これを受けマリオット側は、9 日昼に公式微博を通じて謝罪するとともに速やかに内容を修正すると表明。さらに翌 10 日朝にも改めて声明という形で謝罪し、再発防止に努めるとした上で、同社は一貫して中国の主権と領土の完整を尊重する立場であることを強調した。また同日深夜には、同社グループの WEB サイトとアプリを精査し、国家と地域の表示を修正したと報告。しかし当局による調査が行われる事態にまで発展し、11 日昼にも重ねて謝罪のコメントを出した。同社の中国向けサイトとアプリは 11 日18 時から 1 週間の自主閉鎖措置をとっている。

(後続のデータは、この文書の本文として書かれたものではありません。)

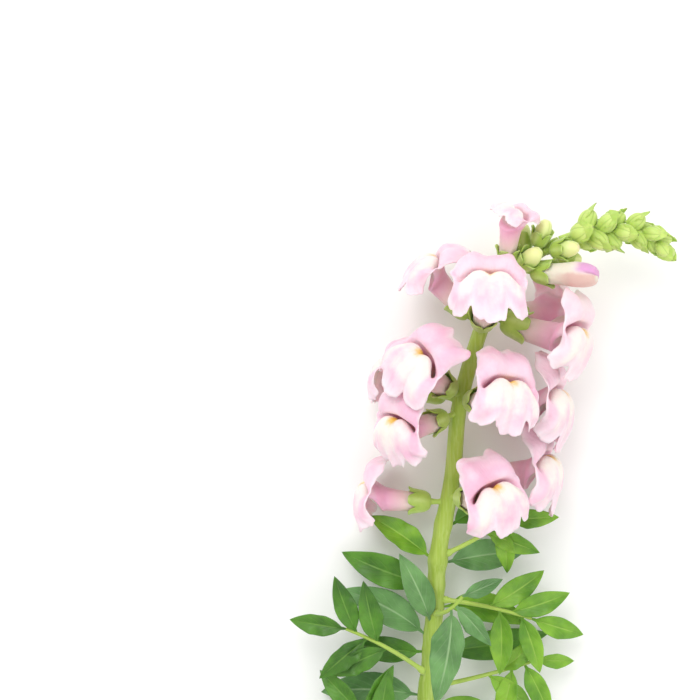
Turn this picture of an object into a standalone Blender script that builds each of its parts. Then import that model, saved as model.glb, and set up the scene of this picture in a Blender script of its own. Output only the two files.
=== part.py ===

一方の上海市黄浦区人民政府は、10 日夜に公式微博を通じてマリオットの上海地区責任者とグループの大中華地域責任者を呼び、速やかな対処と謝罪を求めたことを説明。今回の行為はサイバーセキュリティ法および広告法の規定に違反する疑いがあるとして、必要な捜査を進めるとした。さらに国家旅遊局も 11 日までに、国内で旅行業に携わる企業に対し、直ちに WEB サイトやアプリの全面的な精査を行うよう求め、同様の事態を二度と起こさないよう警告している。

2. 外資系企業への規制が強まる恐れも

今回の騒ぎの発端は、中国政府が主権の及ぶ領土だと主張する台湾や特別行政区である香港・マカオ、そして独立問題等で特に敏感なチベット自治区をあたかも一つの「国」であるかのように扱ったことにある。

現地メディアは、このような行為はサイバーセキュリティ法 12 条で禁じられている「国家の分裂を扇動する行為」、48 条の「電子メール等を通じて法律法規で禁止された情報を送信する行為」にあたり、最高 50 万元の罰金のほか、業務の一時停止や WEB サイトの閉鎖、営業許可証のはく奪の可能性もあると伝えている。

これをきっかけに、他の外資系企業の WEB サイトやアプリに対する規制や監視の目が厳しくなる恐れは十分にある。中国向けに事業を行っている企業は、自社サイト等に不用意な誤解を与える表現がないか速やかに確認した方がよいだろう。